**SHORT EXERCISE**
Verbatim output of all the material below is required.

(Scripts that build objects)
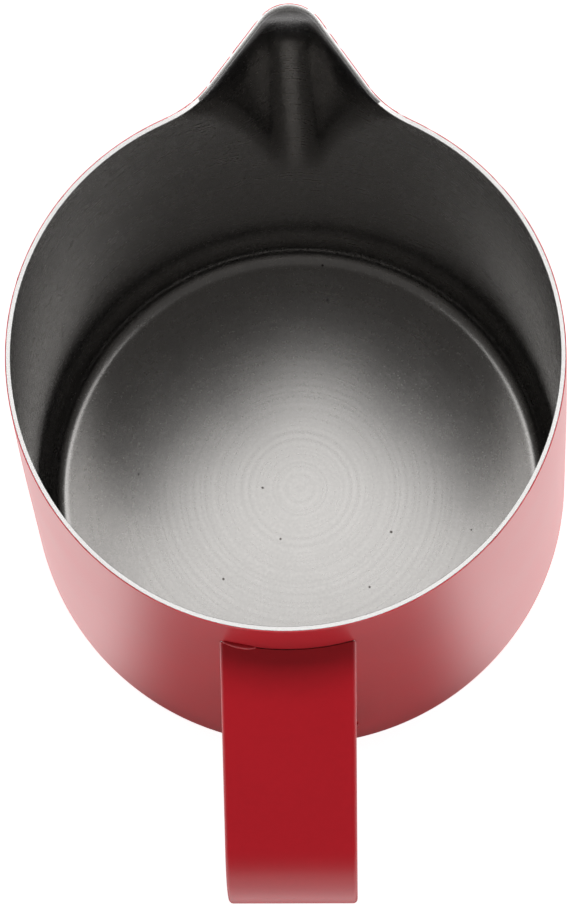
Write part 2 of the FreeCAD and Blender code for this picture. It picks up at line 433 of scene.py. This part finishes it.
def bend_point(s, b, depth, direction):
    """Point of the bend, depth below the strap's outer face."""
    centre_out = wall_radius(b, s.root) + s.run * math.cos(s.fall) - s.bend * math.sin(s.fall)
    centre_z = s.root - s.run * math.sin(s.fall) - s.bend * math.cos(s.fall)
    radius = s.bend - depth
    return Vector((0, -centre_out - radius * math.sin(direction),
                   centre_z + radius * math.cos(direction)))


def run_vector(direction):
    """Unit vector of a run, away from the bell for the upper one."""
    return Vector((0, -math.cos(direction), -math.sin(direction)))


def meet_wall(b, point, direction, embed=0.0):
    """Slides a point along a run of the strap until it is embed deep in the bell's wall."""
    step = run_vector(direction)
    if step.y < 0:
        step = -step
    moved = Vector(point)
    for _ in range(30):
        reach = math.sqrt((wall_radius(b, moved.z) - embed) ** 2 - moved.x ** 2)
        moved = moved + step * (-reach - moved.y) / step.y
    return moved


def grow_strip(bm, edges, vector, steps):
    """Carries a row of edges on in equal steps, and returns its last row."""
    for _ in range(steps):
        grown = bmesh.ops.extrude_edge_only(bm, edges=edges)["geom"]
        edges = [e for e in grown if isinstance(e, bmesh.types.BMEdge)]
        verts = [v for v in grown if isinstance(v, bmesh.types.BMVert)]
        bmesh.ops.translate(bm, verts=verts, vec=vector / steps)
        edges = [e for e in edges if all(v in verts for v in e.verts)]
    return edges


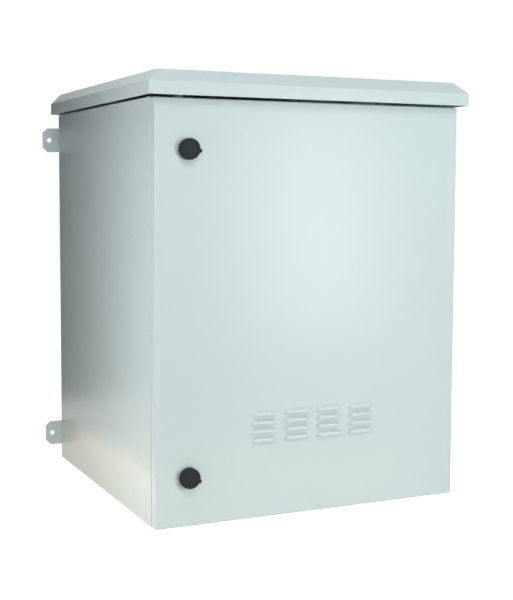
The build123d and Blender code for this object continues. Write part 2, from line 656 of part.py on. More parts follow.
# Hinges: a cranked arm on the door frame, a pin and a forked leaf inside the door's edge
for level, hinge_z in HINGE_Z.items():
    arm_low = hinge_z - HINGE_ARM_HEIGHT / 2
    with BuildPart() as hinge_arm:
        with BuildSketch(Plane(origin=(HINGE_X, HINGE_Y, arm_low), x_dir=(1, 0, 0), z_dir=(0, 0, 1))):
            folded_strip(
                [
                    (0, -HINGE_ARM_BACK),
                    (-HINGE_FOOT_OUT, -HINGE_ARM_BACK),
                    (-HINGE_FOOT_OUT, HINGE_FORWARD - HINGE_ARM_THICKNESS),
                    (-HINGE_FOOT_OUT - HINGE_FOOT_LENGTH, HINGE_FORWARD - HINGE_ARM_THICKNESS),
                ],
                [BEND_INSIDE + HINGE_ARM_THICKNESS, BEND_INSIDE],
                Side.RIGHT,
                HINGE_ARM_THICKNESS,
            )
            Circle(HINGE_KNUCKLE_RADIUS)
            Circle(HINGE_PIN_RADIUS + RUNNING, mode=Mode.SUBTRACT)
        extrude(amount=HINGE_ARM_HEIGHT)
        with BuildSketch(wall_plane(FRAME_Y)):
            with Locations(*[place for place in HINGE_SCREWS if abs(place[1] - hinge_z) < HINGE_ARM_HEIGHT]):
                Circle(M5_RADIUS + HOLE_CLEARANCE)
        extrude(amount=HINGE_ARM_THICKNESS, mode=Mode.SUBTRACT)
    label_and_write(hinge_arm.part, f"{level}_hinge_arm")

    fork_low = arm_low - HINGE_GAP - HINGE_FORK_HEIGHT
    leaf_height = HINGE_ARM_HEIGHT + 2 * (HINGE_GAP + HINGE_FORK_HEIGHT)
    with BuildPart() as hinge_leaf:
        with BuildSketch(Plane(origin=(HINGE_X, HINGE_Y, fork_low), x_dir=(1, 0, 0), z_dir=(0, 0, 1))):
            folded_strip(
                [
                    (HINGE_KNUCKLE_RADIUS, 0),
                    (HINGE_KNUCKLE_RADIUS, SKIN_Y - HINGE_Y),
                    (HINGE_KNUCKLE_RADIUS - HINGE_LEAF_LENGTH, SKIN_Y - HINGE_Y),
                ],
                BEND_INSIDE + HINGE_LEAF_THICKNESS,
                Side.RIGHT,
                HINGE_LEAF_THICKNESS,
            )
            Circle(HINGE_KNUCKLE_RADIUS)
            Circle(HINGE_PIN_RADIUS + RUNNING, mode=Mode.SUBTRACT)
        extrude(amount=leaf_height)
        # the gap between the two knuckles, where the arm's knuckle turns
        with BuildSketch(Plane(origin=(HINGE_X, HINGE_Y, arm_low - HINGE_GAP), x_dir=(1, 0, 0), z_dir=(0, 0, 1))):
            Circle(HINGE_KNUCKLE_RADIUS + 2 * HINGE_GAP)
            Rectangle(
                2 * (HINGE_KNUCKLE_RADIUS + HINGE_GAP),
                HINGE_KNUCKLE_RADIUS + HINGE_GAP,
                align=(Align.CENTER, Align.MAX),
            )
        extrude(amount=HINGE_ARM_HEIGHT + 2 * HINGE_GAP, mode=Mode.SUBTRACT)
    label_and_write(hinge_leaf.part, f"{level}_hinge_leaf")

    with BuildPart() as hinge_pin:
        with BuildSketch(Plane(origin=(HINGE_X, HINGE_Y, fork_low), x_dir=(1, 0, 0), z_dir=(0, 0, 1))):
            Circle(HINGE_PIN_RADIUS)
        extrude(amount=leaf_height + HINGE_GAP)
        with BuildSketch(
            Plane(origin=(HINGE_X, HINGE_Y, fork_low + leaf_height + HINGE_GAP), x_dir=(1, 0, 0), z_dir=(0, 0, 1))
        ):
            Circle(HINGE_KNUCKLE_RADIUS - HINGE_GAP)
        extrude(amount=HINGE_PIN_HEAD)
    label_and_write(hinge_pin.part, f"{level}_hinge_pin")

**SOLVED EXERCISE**
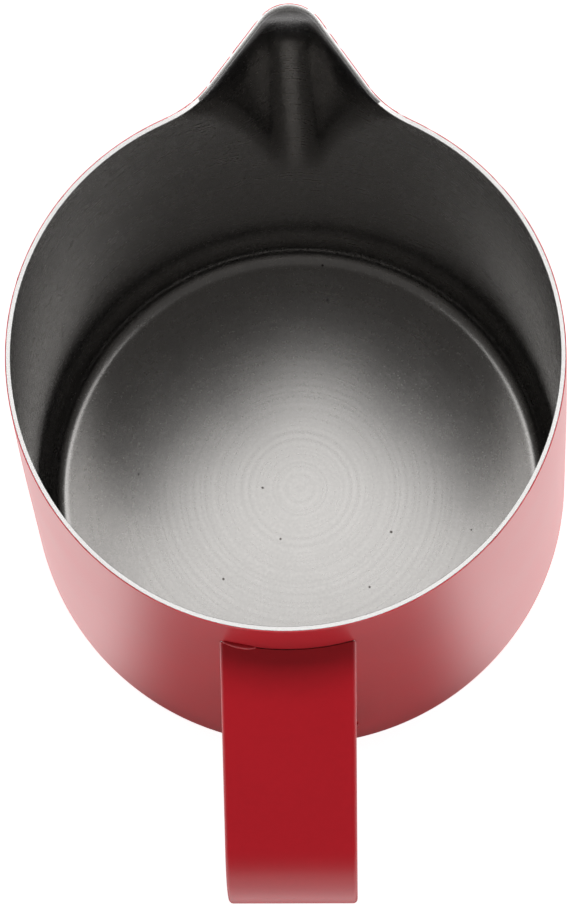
Write part 2 of the FreeCAD and Blender code for this picture. It picks up at line 433 of scene.py. This part finishes it.
def bend_point(s, b, depth, direction):
    """Point of the bend, depth below the strap's outer face."""
    centre_out = wall_radius(b, s.root) + s.run * math.cos(s.fall) - s.bend * math.sin(s.fall)
    centre_z = s.root - s.run * math.sin(s.fall) - s.bend * math.cos(s.fall)
    radius = s.bend - depth
    return Vector((0, -centre_out - radius * math.sin(direction),
                   centre_z + radius * math.cos(direction)))


def run_vector(direction):
    """Unit vector of a run, away from the bell for the upper one."""
    return Vector((0, -math.cos(direction), -math.sin(direction)))


def meet_wall(b, point, direction, embed=0.0):
    """Slides a point along a run of the strap until it is embed deep in the bell's wall."""
    step = run_vector(direction)
    if step.y < 0:
        step = -step
    moved = Vector(point)
    for _ in range(30):
        reach = math.sqrt((wall_radius(b, moved.z) - embed) ** 2 - moved.x ** 2)
        moved = moved + step * (-reach - moved.y) / step.y
    return moved


def grow_strip(bm, edges, vector, steps):
    """Carries a row of edges on in equal steps, and returns its last row."""
    for _ in range(steps):
        grown = bmesh.ops.extrude_edge_only(bm, edges=edges)["geom"]
        edges = [e for e in grown if isinstance(e, bmesh.types.BMEdge)]
        verts = [v for v in grown if isinstance(v, bmesh.types.BMVert)]
        bmesh.ops.translate(bm, verts=verts, vec=vector / steps)
        edges = [e for e in edges if all(v in verts for v in e.verts)]
    return edges


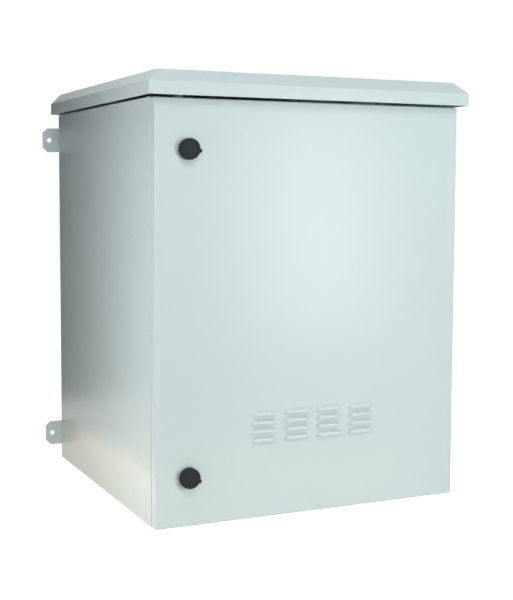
The build123d and Blender code for this object continues. Write part 2, from line 656 of part.py on. More parts follow.
# Hinges: a cranked arm on the door frame, a pin and a forked leaf inside the door's edge
for level, hinge_z in HINGE_Z.items():
    arm_low = hinge_z - HINGE_ARM_HEIGHT / 2
    with BuildPart() as hinge_arm:
        with BuildSketch(Plane(origin=(HINGE_X, HINGE_Y, arm_low), x_dir=(1, 0, 0), z_dir=(0, 0, 1))):
            folded_strip(
                [
                    (0, -HINGE_ARM_BACK),
                    (-HINGE_FOOT_OUT, -HINGE_ARM_BACK),
                    (-HINGE_FOOT_OUT, HINGE_FORWARD - HINGE_ARM_THICKNESS),
                    (-HINGE_FOOT_OUT - HINGE_FOOT_LENGTH, HINGE_FORWARD - HINGE_ARM_THICKNESS),
                ],
                [BEND_INSIDE + HINGE_ARM_THICKNESS, BEND_INSIDE],
                Side.RIGHT,
                HINGE_ARM_THICKNESS,
            )
            Circle(HINGE_KNUCKLE_RADIUS)
            Circle(HINGE_PIN_RADIUS + RUNNING, mode=Mode.SUBTRACT)
        extrude(amount=HINGE_ARM_HEIGHT)
        with BuildSketch(wall_plane(FRAME_Y)):
            with Locations(*[place for place in HINGE_SCREWS if abs(place[1] - hinge_z) < HINGE_ARM_HEIGHT]):
                Circle(M5_RADIUS + HOLE_CLEARANCE)
        extrude(amount=HINGE_ARM_THICKNESS, mode=Mode.SUBTRACT)
    label_and_write(hinge_arm.part, f"{level}_hinge_arm")

    fork_low = arm_low - HINGE_GAP - HINGE_FORK_HEIGHT
    leaf_height = HINGE_ARM_HEIGHT + 2 * (HINGE_GAP + HINGE_FORK_HEIGHT)
    with BuildPart() as hinge_leaf:
        with BuildSketch(Plane(origin=(HINGE_X, HINGE_Y, fork_low), x_dir=(1, 0, 0), z_dir=(0, 0, 1))):
            folded_strip(
                [
                    (HINGE_KNUCKLE_RADIUS, 0),
                    (HINGE_KNUCKLE_RADIUS, SKIN_Y - HINGE_Y),
                    (HINGE_KNUCKLE_RADIUS - HINGE_LEAF_LENGTH, SKIN_Y - HINGE_Y),
                ],
                BEND_INSIDE + HINGE_LEAF_THICKNESS,
                Side.RIGHT,
                HINGE_LEAF_THICKNESS,
            )
            Circle(HINGE_KNUCKLE_RADIUS)
            Circle(HINGE_PIN_RADIUS + RUNNING, mode=Mode.SUBTRACT)
        extrude(amount=leaf_height)
        # the gap between the two knuckles, where the arm's knuckle turns
        with BuildSketch(Plane(origin=(HINGE_X, HINGE_Y, arm_low - HINGE_GAP), x_dir=(1, 0, 0), z_dir=(0, 0, 1))):
            Circle(HINGE_KNUCKLE_RADIUS + 2 * HINGE_GAP)
            Rectangle(
                2 * (HINGE_KNUCKLE_RADIUS + HINGE_GAP),
                HINGE_KNUCKLE_RADIUS + HINGE_GAP,
                align=(Align.CENTER, Align.MAX),
            )
        extrude(amount=HINGE_ARM_HEIGHT + 2 * HINGE_GAP, mode=Mode.SUBTRACT)
    label_and_write(hinge_leaf.part, f"{level}_hinge_leaf")

    with BuildPart() as hinge_pin:
        with BuildSketch(Plane(origin=(HINGE_X, HINGE_Y, fork_low), x_dir=(1, 0, 0), z_dir=(0, 0, 1))):
            Circle(HINGE_PIN_RADIUS)
        extrude(amount=leaf_height + HINGE_GAP)
        with BuildSketch(
            Plane(origin=(HINGE_X, HINGE_Y, fork_low + leaf_height + HINGE_GAP), x_dir=(1, 0, 0), z_dir=(0, 0, 1))
        ):
            Circle(HINGE_KNUCKLE_RADIUS - HINGE_GAP)
        extrude(amount=HINGE_PIN_HEAD)
    label_and_write(hinge_pin.part, f"{level}_hinge_pin")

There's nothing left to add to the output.